その代わりっちゃなんだけど、性格は変わらなくとも知恵は以前よりかはついている。棚を見ると、30%引きのがあった。賞味期限を確認すると明日になっている。
(ΦωΦ)フフフ…、勝機を見い出したぜ、マドモアゼル。
経験上、となればコヤツも明日には半額になっている筈だ。だいたいソフトにしんなんてもん、世の主婦で扱える人なんて少ないのだ。たとえ翌日に半額になっていたとしても、直ぐに売れるものではないだろう。余裕で明日来ても売れ残っいる可能性が高い。

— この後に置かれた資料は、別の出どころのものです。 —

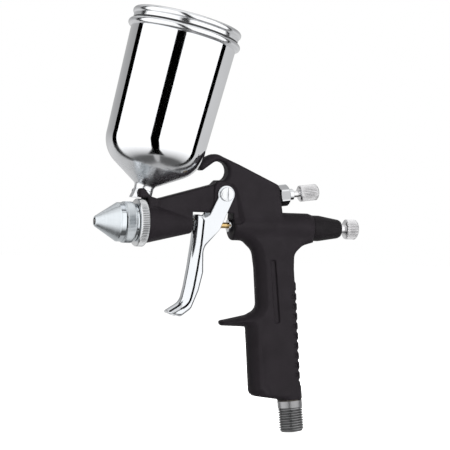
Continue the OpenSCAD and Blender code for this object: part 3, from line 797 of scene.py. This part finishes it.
# what skin() takes for each piece that it makes
SKINS = {
    "body_casting": (body_field, (14.5, -11.4, -93), (123, 11.4, 39.5), 0.45),
    "trigger_lever": (trigger_field, (39, -7, -50), (77, 7, 22.5), 0.27, 4),
    "chrome_neck": (neck_field, (16, -7.5, 10), (34, 7.5, 19.5), 0.22),
    "pivot_screw": (screw_field, (66.5, -8.4, 12.3), (74.5, 8.6, 20.3), FINE),
    "pivot_nut": (nut_field, (66.5, 6, 12.3), (74.5, 8.5, 20.3), FINE),
    "stem_packing_nut": (gland_field, (73.3, -3.7, -3.7), (79, 3.7, 3.7), FINE),
}


# ------------------------------------------------------------------ turned pieces of the gun

def make_air_cap():
    """Satin cone, polished step, fine knurled band and polished groove."""
    band_r = 10.8
    front = rounded([(0.3, 1.85, 0), (0.3, 2.5, 0.15), (0.75, 2.95, 0.3), (11.8, 9.9, 0.4),
                     (12.3, 10.25, 0.3), (14.9, 10.25, 0.2), (15.15, 10.5, 0.1),
                     (15.45, band_r, 0.1)])
    rear = rounded([(20.1, band_r, 0.1), (20.45, 10.0, 0.2), (21.2, 9.8, 0.2), (22, 10.0, 0.15),
                    (22, 9, 0.15), (14, 9, 0), (11.5, 8.4, 0), (4, 3, 0), (3, 1.85, 0)])
    band = [(s, band_r) for s in np.linspace(15.7, 19.9, 9)]
    return lathe("air_cap_cone", BARREL, front + band + rear, 540,
                 knurl(90, 0.32, 15.6, 20.1, band_r), 30)


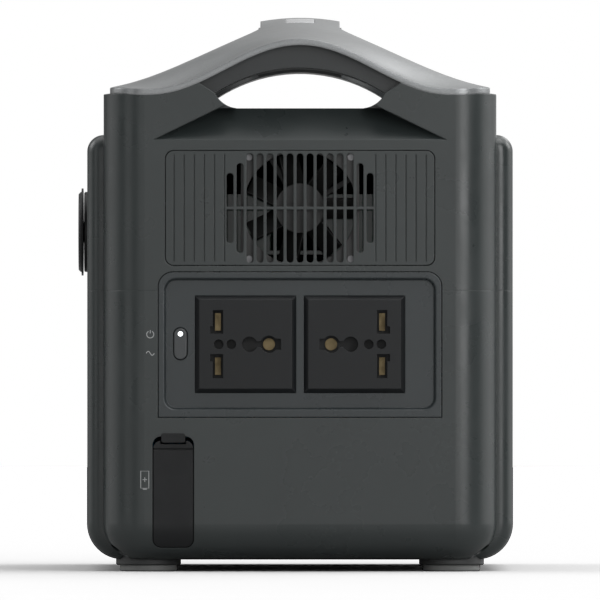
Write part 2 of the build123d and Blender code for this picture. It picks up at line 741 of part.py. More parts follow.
with BuildPart() as expansion_cover_tab:
    with BuildSketch(OUTLET_END.offset(0.7)):
        with Locations((COVER_X, 56.4)):
            RectangleRounded(2 * TAB_HALF, 4, 1)
    extrude(amount=-0.7 - WALL)
    with BuildSketch(OUTLET_END.offset(-WALL)):
        with Locations((COVER_X, 57.8)):
            Rectangle(2 * TAB_HALF, 6.8)
    extrude(amount=-1.4)
    add(lower_case.part, mode=Mode.SUBTRACT)
with BuildPart() as expansion_socket:
    with BuildSketch(socket_front):
        with Locations((COVER_X, SOCKET_MIDDLE)):
            RectangleRounded(15, 36, 2.5)
    extrude(amount=-26)
    with BuildSketch(socket_front):
        with Locations((COVER_X, SOCKET_MIDDLE)):
            RectangleRounded(11.6, 32, 1.6)
    extrude(amount=-18, mode=Mode.SUBTRACT)
    with BuildSketch(socket_front):
        with Locations((COVER_X, SOCKET_MIDDLE)):
            with GridLocations(0, 13, 1, 2):
                Circle(3.6)
            Circle(2.6)
    extrude(amount=-20)
    with BuildSketch(socket_front):
        with Locations((COVER_X, SOCKET_MIDDLE)):
            with GridLocations(0, 13, 1, 2):
                Circle(2.2)
            Circle(1.4)
    extrude(amount=-18, mode=Mode.SUBTRACT)
    with BuildSketch(socket_front.offset(-4)):
        with Locations((COVER_X, SOCKET_MIDDLE)):
            RectangleRounded(23, 42, 2)
            RectangleRounded(15, 36, 2.5, mode=Mode.SUBTRACT)
    extrude(amount=-2)
expansion_socket.part.label = "expansion_socket"
export_step(expansion_socket.part, "parts/expansion_socket.step")

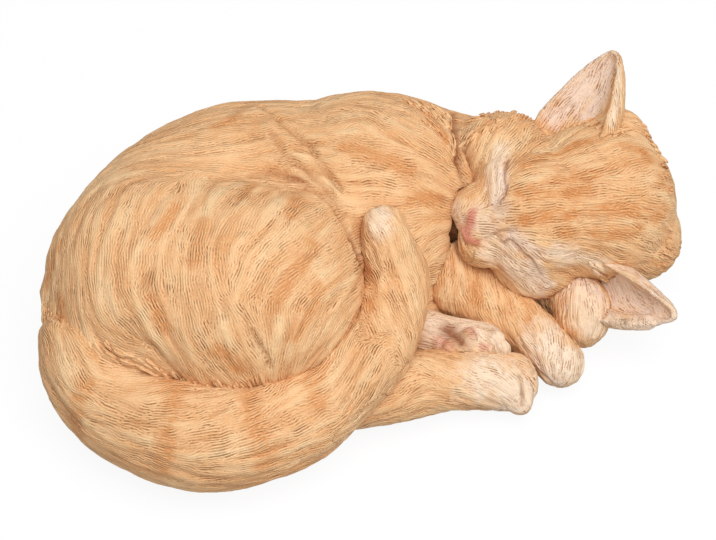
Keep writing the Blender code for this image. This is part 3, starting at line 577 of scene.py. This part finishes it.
# The tail lies round the rump and along the thigh, with its fur drawn towards the tip
tail = {
    "voxel": 0.00080, "relax": 12, "swell": 0.0003, "clump": 0.0020, "relief": 0.00028,
    "flow": [
        [(66, 360), (78, 392), (116, 407), (149, 420)], [(93, 413), (145, 424), (190, 428)],
        [(60, 400), (84, 430), (120, 450)],
        [(130, 390), (170, 386), (200, 384)], [(189, 432), (220, 426), (238, 412)],
        [(188, 446), (232, 440), (280, 428), (330, 410)],
        [(150, 462), (202, 478), (260, 474), (317, 453), (360, 436)], [(240, 402), (270, 396), (290, 380)],
        [(250, 440), (298, 426), (330, 412)], [(330, 345), (345, 320), (352, 290)],
        [(352, 400), (372, 370), (384, 330)],
        [(357, 226), (372, 252), (380, 270)], [(366, 224), (385, 252), (392, 280)],
        [(360, 290), (372, 320), (384, 350)],
        [(385, 300), (400, 330), (408, 356)], [(400, 390), (410, 370)], [(395, 420), (360, 430), (330, 444)],
    ],
    "bands": [
        [(84, 386), (78, 408), (76, 428)], [(172, 392), (170, 420), (166, 448), (160, 466)],
        [(252, 396), (250, 420), (262, 446), (266, 466)], [(316, 360), (312, 384), (318, 404)],
        [(180, 384), (162, 378)],
        [(352, 300), (372, 306)], [(345, 262), (365, 270)],
    ],
    "bandHalf": 0.0055,
    "cream": [[[(378, 212), (378, 226)], 0.0065]],
    "folds": [[[(60, 328), (90, 345), (120, 362)], -0.0015, 0.0080, 0], [[(43, 331), (50, 326)], -0.0018, 0.0050, 0],
              [[(50, 392), (58, 410), (68, 424)], 0.0022, 0.0080, 0]],
    "calm": [[[(44, 322), (56, 330), (70, 336)], 0.0060]],
}

foreleg = {
    "voxel": 0.00062, "relax": 10, "swell": 0.0003, "clump": 0.0011, "relief": 0.00022,
    "flow": [
        [(428, 250), (430, 300)], [(446, 256), (448, 316)], [(470, 258), (476, 308)], [(490, 270), (500, 320)],
        [(515, 285), (530, 340)], [(540, 300), (552, 350)], [(560, 330), (556, 370)], [(575, 350), (566, 384)],
    ],
    "bands": [
        [(436, 262), (434, 300)], [(472, 262), (475, 300)], [(505, 280), (506, 310)], [(535, 300), (528, 330)],
    ],
    "cream": [[[(545, 345), (572, 372)], 0.013]], "creamShare": 0.95, "bandShare": 0.75,
    "skin": [[[(536, 362), (550, 376), (562, 385)], 0.0025]],
    "folds": [[[(500, 342), (516, 354)], -0.0015, 0.0050, 0],
              [[(534, 366), (548, 379), (560, 387)], 0.0008, 0.0010, 0.3]],
}

forepaw = {
    "voxel": 0.00056, "relax": 8, "swell": 0.0003, "clump": 0.0011, "relief": 0.00022,
    "flow": [[(564, 288), (560, 316), (567, 345)], [(586, 284), (586, 345)], [(600, 296), (598, 336)]],
    "bands": [[(560, 300), (556, 320)]],
    "cream": [[[(575, 288), (592, 300), (596, 325)], 0.011]], "creamShare": 0.7,
    "skin": [[[(582, 284), (600, 294)], 0.0040]],
}

hindFoot = {
    "voxel": 0.00066, "relax": 10, "swell": 0.0003, "clump": 0.0011, "relief": 0.00022,
    "flow": [
        [(330, 420), (380, 405), (420, 380)], [(418, 364), (466, 389), (498, 402)],
        [(440, 358), (480, 374), (505, 384)],
        [(400, 420), (430, 408), (460, 412)], [(505, 366), (525, 390), (530, 402)],
    ],
    "bands": [[(430, 375), (442, 395)]],
    "cream": [[[(492, 376), (520, 396)], 0.016]], "creamShare": 0.80, "bandShare": 0.4,
    "skin": [[[(490, 412), (505, 410), (520, 410)], 0.0022]],
    "folds": [
        [[(519, 376), (523, 390), (522, 406)], 0.0016, 0.0009, 0.30], [[(500, 398), (506, 408)], 0.0006, 0.0008, 0.1],
        [[(504, 357), (520, 360)], -0.0028, 0.0060, 0],
    ],
}

sole = {
    "voxel": 0.00050, "relax": 6, "swell": 0.0003, "clump": 0.0010, "relief": 0.00018,
    "flow": [[(440, 322), (460, 326), (480, 324)], [(480, 326), (498, 336), (504, 350)]],
    "folds": [
        [[(448, 328), (456, 334), (462, 342)], 0.0034, 0.0046, 0.90], [[(471, 334), (472, 336)], -0.0030, 0.0036, -1],
        [[(441, 345), (448, 348)], -0.0030, 0.0042, -1], [[(484, 348), (488, 349)], -0.0022, 0.0026, -1],
    ],
    "rose": [[[(470, 330), (472, 333)], 0.0034], [[(440, 341), (450, 344)], 0.0040],
             [[(483, 346), (488, 347)], 0.0024]],
    "bare": [[[(470, 330), (472, 333)], 0.0034], [[(440, 341), (450, 344)], 0.0040]],
    "cream": [[[(440, 325), (470, 318), (500, 335)], 0.018]], "creamShare": 0.85, "roseShare": 0.45,
}

earNear = {
    "voxel": 0.00052, "relax": 4, "swell": 0.0002, "clump": 0.0009, "relief": 0.00012,
    "flow": [[(612, 268), (632, 300), (650, 314)], [(630, 268), (655, 305)], [(676, 240), (672, 300)]],
    "cream": [[[(612, 256), (640, 272), (660, 292), (676, 312)], 0.0028],
              [[(606, 323), (628, 328), (650, 328), (674, 318)], 0.0060]],
    "mouth": (0.0, -0.64, 0.77),
    "skin": [[[(612, 285), (630, 290), (655, 308)], 0.016]], "calm": [[[(600, 323), (607, 325)], 0.0050]],
    "folds": [[[(606, 316), (618, 320), (634, 321), (646, 321)], -0.0032, 0.0042, 0]],
}

earFar = {
    "voxel": 0.00052, "relax": 4, "swell": 0.0002, "clump": 0.0009, "relief": 0.00012,
    "flow": [[(560, 118), (590, 84), (610, 60)], [(594, 130), (598, 90), (612, 60)], [(622, 110), (616, 70)]],
    "cream": [[[(545, 106), (575, 80), (600, 58), (614, 54), (618, 90), (612, 124)], 0.0028]],
    "mouth": (-0.3, -0.61, 0.73),
    "skin": [[[(556, 116), (575, 98), (590, 82), (604, 66)], 0.0080], [[(588, 118), (600, 98), (606, 76)], 0.0050]],
}

for node, slot, shape in (
        ("trunk", "ginger_coat", trunk), ("head", "ginger_coat", head), ("tail", "ginger_coat", tail),
        ("foreleg_right", "pale_coat", foreleg), ("forepaw_left", "pale_coat", forepaw),
        ("hind_foot_right", "pale_coat", hindFoot), ("hind_foot_left", "sole_resin", sole),
        ("ear_left", "ear_resin", earNear), ("ear_right", "ear_resin", earFar)):
    finishSection(node, shape)


# The cover is thin fibreboard and the pads are pressed wool felt. Both are matt.
under = {"board": "#5A4838", "boardFleck": "#3E3025", "felt": "#2A2725", "feltFleck": "#45403C",
         "fibre": 0.0018, "fibreDepth": 0.0002, "nap": 0.0006, "napDepth": 0.0003, "detail": 6, "contrast": 0.7,
         "strength": 0.6, "roughness": 0.9}


def flecked(name, colour, fleck, grain, depth):
    material = bpy.data.materials.new(name)
    material.use_nodes = True
    tree = material.node_tree
    shader = tree.nodes["Principled BSDF"]
    place = addNode(tree, "ShaderNodeTexCoord").outputs["Object"]
    cloud = addNode(tree, "ShaderNodeTexNoise", {"Vector": place, "Scale": 1 / grain, "Detail": under["detail"],
                                                 "Roughness": under["contrast"]}).outputs["Fac"]
    tree.links.new(mixed(tree, cloud, linear(colour), linear(fleck)), shader.inputs["Base Color"])
    bump = addNode(tree, "ShaderNodeBump", {"Height": cloud, "Distance": depth, "Strength": under["strength"]})
    tree.links.new(bump.outputs[0], shader.inputs["Normal"])
    shader.inputs["Roughness"].default_value = under["roughness"]
    return material


board = flecked("pressed_fibreboard", under["board"], under["boardFleck"], under["fibre"], under["fibreDepth"])
felt = flecked("pressed_wool_felt", under["felt"], under["feltFleck"], under["nap"], under["napDepth"])
pads = [f"pad_{end}_{side}" for end in ("front", "back") for side in ("left", "right")]
for node, material in [("base_cover", board)] + [(pad, felt) for pad in pads]:
    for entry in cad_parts[node].material_slots:
        entry.material = material
print("cover and pads ready")

# White paper, which looks white to the camera but lights the underside only as strongly as grey card would,
# a pale room, and two soft lamps (power in watts, side in metres, place) above and in front
studio = {"floorHalf": 2.0, "paper": "#B4B4B4", "paperRoughness": 0.9, "glow": 1.13, "glowShare": 0.8,
          "ambient": 0.52, "aim": (0, 0, 0.04),
          "lamps": {"key": (10.0, 0.9, (0.15, -0.40, 1.15)), "fill": (3.6, 1.4, (0.8, -0.6, 0.8))}}
bpy.ops.mesh.primitive_plane_add(size=studio["floorHalf"] * 2, location=(0, 0, 0))
floor = bpy.context.object
floor.name = "studio_floor"
sweep = bpy.data.materials.new("white_paper")
sweep.use_nodes = True
tree = sweep.node_tree
seen = addNode(tree, "ShaderNodeLightPath").outputs["Is Camera Ray"]
paper = tree.nodes["Principled BSDF"]
paper.inputs["Base Color"].default_value = linear(studio["paper"])
paper.inputs["Roughness"].default_value = studio["paperRoughness"]
glow = addNode(tree, "ShaderNodeEmission", {"Strength": studio["glow"]}).outputs[0]
share = addNode(tree, "ShaderNodeMath", {0: seen, 1: studio["glowShare"]}, operation="MULTIPLY").outputs[0]
out = addNode(tree, "ShaderNodeMixShader", {0: share, 1: paper.outputs[0], 2: glow}).outputs[0]
tree.links.new(out, tree.nodes["Material Output"].inputs["Surface"])
floor.data.materials.append(sweep)

world = bpy.data.worlds.new("white_room")
scene.world = world
world.use_nodes = True
tree = world.node_tree
seen = addNode(tree, "ShaderNodeLightPath").outputs["Is Camera Ray"]
strength = addNode(tree, "ShaderNodeMapRange", {"Value": seen, "To Min": studio["ambient"], "To Max": 1.0}).outputs[0]
tree.links.new(strength, tree.nodes["Background"].inputs["Strength"])
tree.nodes["Background"].inputs["Color"].default_value = (1, 1, 1, 1)

for name, (power, size, place) in studio["lamps"].items():
    lamp = bpy.data.lights.new(name, "AREA")
    lamp.energy, lamp.size = power, size
    holder = bpy.data.objects.new(name, lamp)
    holder.location = place
    holder.rotation_euler = (Vector(studio["aim"]) - Vector(place)).to_track_quat("-Z", "Y").to_euler()
    scene.collection.objects.link(holder)
print("studio ready")

scene.view_settings.view_transform = "Standard"

bpy.context.view_layer.update()
print("scene ready")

翌日、夕方にスーパーへ行ったら、へへへ(◠‿・)—☆、あったぜ。
<( ̄︶ ̄)>オラって、かしこい〜
早速、調理にかかる。
①ソフトニシンは骨や血合いがあれば取り除いておく。
で、鍋に入れて緑茶をドボドボ注いでヒタヒタにする。有れば緑茶のティーバッグでもいい。っていうか、その方が経済的だろう。でも、どうせローソンの百均で買った2L百円のお茶なのだ。贅沢に使っても心は傷まないのさ。
尚、緑茶を使うのは茶葉と煮ることで身欠きにしんの臭みが消え、柔らかく煮上がるからだす。
②中火にかけ、沸騰してきたら弱火にして20分程でザルに上げる。冷めたところで、本当は『松葉』みたく半身そのままにしたかったのだが、半分に切る。「泣いて馬謖を斬る」の苦渋の決断だが、どう考えても今ある家の丼には入りきらないと判断したのだ。
③鍋にニシンとめんつゆを入れて中火にかける。煮立ったら落とし蓋をして弱火で20分程煮る。ニシンが柔らかくなり、照りが出たら火から下ろしませう。
④そばを表示時間よりも1分短めに茹でる。
今回はディーンのボーカルが『マツコの知らない世界』で、イラッとくるくらいに褒めていた『小諸七兵衛』。それなりに満を持したつもりだ。
茹で上がったら、冷水で締める。
⑤別の鍋に『ヒガシマルうどんスープの素』を入れて、熱湯をかけ(300ml)、ニシンの茹で汁を適当に加えて味を調整する。
⑥そこに蕎麦を投入。ひと煮立ちしたら、器に移してニシンと水菜を乗せて完成。
マジで、(☆▽☆)美味い
ニシンも完璧に仕上がってる。全然、苦くなくて、程好い固さだ。味付けも松葉のものと遜色ない。
旨かったので、翌日も食べた。
ニシンに蕎麦を掛ける松葉流の盛り方にしてみた。
けど、見た目は一本ニシンと比べて、何だかみっともない。
それにあまりに素っ気ないので、『松葉』では別添えである葱を乗っける。
こっちの方が見た目は、まだしも良いよね。
味は水菜が葱にチェンジしている分、微妙に違うが、やはり美味い。
まあ、それほど手間もかからないし、是非お試しあれ。
おしまい
(註1)身欠きにしん
干物にしたニシンのこと。冷蔵庫がない時代の魚の保存方法の一つで、ニシンの内臓や頭を取り除いて天日干しにしたもの。
干物にすることで身が引き締まり、骨にそって取れやすいとゆうことから「身欠き」と言われるようになったという。
最近では乾燥度が強くて扱いずらい身欠きニシンよりも、短時間で戻すことができて手間もかからない一夜干し程度のソフトニシンの方が主流となっているみたいだ。
(註2)『松葉』
(出展『360@旅行ナビ』)
正式名称は『総本家にしんそば 松葉』。
鰊そば発祥の店とされ、創業から百五十年を越えている老舗である。
ちなみに隣に写っているのが、顔見世興行で有名な南座。歌舞伎役者も、よく出前を頼んでいるそうな。